A similar study in late August showed that ashes from non-industrial incinerators were polluted with over 8,000 becquerels of cesium per kg in Tokyo and six additional prefectures.
At the end of August, the ministry decided to get local authorities to solidify incinerated dust and ashes with cement containing 8,000 to 100,000 becquerels of cesium per kg and cover them with watertight sheeting before they are buried in the ground.
As for locations with more than 100,000 becquerels, the ministry gave its approval to bury them after the level of cesium falls below the mark by solidifying them with cement. It earlier decided to allow those containing up to 8,000 becquerels to be buried in waste disposal sites only if residential houses are never built there in the future.
Now here’s the real story.
An astonishing seventy six trillion becquerels of Plutonium-239 alone have been released from Fukushima since March. This is in addition to cesium, iodine and all the other radioactive elements also released. Scientists say this is 23,000 times greater than the government is currently reporting.
Plutonium is not a naturally occurring element and is the most toxic substance known to man. Any plutonium in the food chain or water is unacceptable.

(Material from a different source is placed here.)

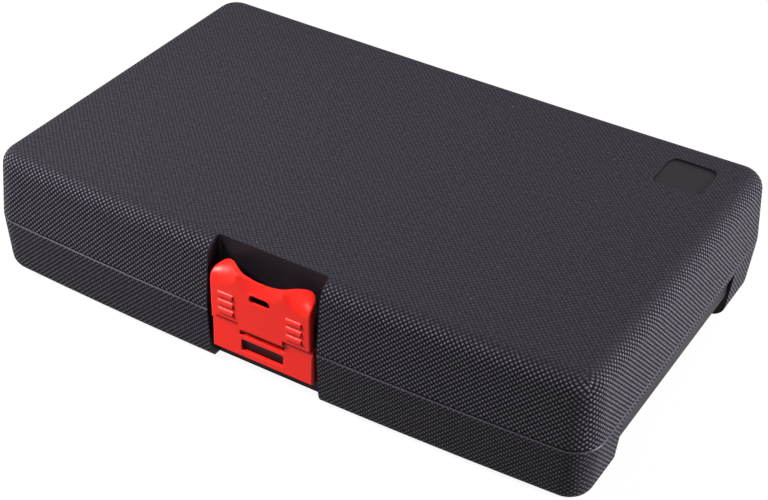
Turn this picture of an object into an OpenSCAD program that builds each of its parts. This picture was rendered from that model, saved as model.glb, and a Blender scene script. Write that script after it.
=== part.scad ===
// Hard tool case: two moulded half shells on a pinned back hinge, a pocketed tool bed in the
// base, a dished liner in the lid, and a snap latch that pivots in a bracket at the front.
// Millimetres. +X to the right, -Y to the front, +Z up. The origin is under the middle of the
// case, on the surface that it stands on.

/* [Case] */
// Width at the parting line, left to right
case_w = 300; // [280:5:320]
// Depth at the parting line, without the front bow
case_d = 187; // [180:1:195]
// Height of the base half
base_h = 29.5; // [28:0.5:32]
// Height of the lid half
lid_h = 33.8; // [32:0.2:36]
// How far the front wall bows out at its middle
front_bow = 3.5; // [2.5:0.5:4]
// How far the back wall sinks in at its middle
rear_sag = 1.2; // [0:0.2:1.6]
// Corner radius seen from above
corner_r = 13.5; // [13:0.5:16]
// Rounding of the lid's top edge
lid_edge_r = 8.7; // [7:0.1:9]
// Rounding of the base's bottom edge
base_edge_r = 7.5; // [6:0.5:8]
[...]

Zero becquerels are allowed. Plutonium the size of a speck of dust causes biological devastation to humans if inhaled or ingested.
We’re talking about an incredible amount of contamination in the biosphere here.
Remember 76 TRILLION becquerels have been released at a rate of one BILLION PER DAY.
The most historically significant aspect of this story isn’t the fact that Japan is losing its battle for containing nuclear contamination however. For the world, it’s going to be the loss of an important energy source at exactly the wrong time.
Since the Fukushima accident the world’s population has grown by 35 million new inhabitants. That’s more than the either of the world’s two largest cities; Shanghai, China or Mumbai, India. That’s enough people to duplicate the top five most populous cities in the US. That’s in six short months since March.
Before its first anniversary next March, we’ll have added even more -- adding a population equal in size to Canada. There will be 50% more humans on the planet at just about the time nuclear power facilities will be phasing down.
The energy demand for the world’s population is going to double every 10 years going forward.
Fukushima’s impact on the people of Japan and the world’s future energy gap created from it is going to be felt for many years ahead.